Every officer or former officer remembers a special arrest. Wickliffe recalls an armed robbery that occurred in 1970 at a McDonald’s Drive-in (20 W 4th) where one of the two men shot off a round to get the manager to hurry up and open the safe. The Wichita criminals were also overheard discussing whether to kill the witnesses, but they decided to leave without murdering anyone. Within fifteen minutes of the robbery being reported to the police, Wickliffe, northbound on Adams, spotted a car facing west on 7th that made a left turn onto Adams.
Wickliffe recalled, “I was close enough to the suspect vehicle to see the driver make an ‘oh, shit’ facial expression—as he turned to go south on Adams. I turned my patrol vehicle around on Adams and was able to see a Sedgwick County tag on the suspect vehicle. Then I made a felony traffic stop in the 600 block of north Adams.”
The driver jumped out to talk to Wickliffe to try and keep the officer away from the suspicious vehicle. Since Wick had a reserve officer with him, the second officer checked the car for additional people. The second robber was laying on the passenger’s front floorboard, at first trying to hide, but then saying he was sick. When the officers got him out, a .38 caliber gun and a brown paper bag of stolen money was visible on the floorboard.
Wickliffe told me how today’s new chief, Jeffrey Hooper, has all his officers involved in community policing, not just one designated unit. Wick recalled when he headed a community policing unit that worked out of an office at the Hutchinson Mall. Chief Dick Heitschmidt had been instrumental in changing the department by getting officers involved in the community. But it was a tough sell. Wickliffe said Dick had a split department with some of the brass resistant to the new policing.
In our conversation, Wick and I barely mentioned the natural gas explosions which occurred in Hutchinson in January 2001, destroying two downtown businesses and killing two people.
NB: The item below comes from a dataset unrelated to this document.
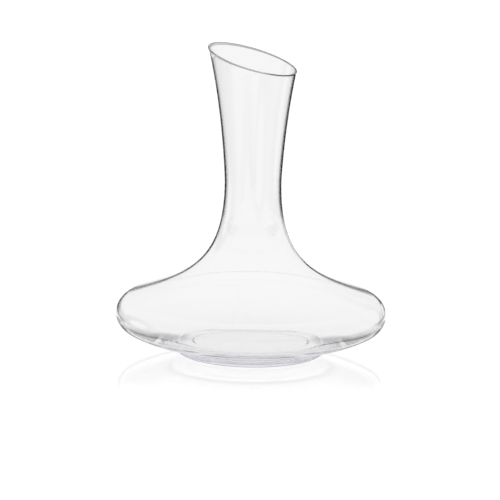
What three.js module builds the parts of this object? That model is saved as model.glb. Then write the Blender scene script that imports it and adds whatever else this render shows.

The uncertainty of where the next gas geyser or explosion would occur created a lot of worry in the community. But Captain Wickliffe was a stabilizing and calming influence to the department and to the public.
As I neared the end of our interview, I figured Wick would have plenty to say about how he had put up with racism and hatred. Much to my surprise, he said he really didn’t run into it much and the couple of times he did, he dealt with it personally. Like ‘No Drama Obama’, end of story, next question.
I looked again at Wick’s retirement plaque. He had a full law enforcement career beginning as a patrolman in 1968; and being promoted, first as an investigator in 1974; then a sergeant, 1976; lieutenant, 1987; and captain, 1998. The plaque’s inscription summed it up: “33 Years Served Faithfully And Honorably.”
“Do you have any regrets?” was my last query.
“No, replied Wickliffe, “I was promoted as high as I wanted. Chief was too political. I was happy.”
Richard and his wife Maxine (a/k/a Max), who worked for the Reno County Sheriff’s Office, both ended their long, productive careers on the same day. They walked out of the Law Enforcement Center together on December 28, 2001 and put their guns and badges away.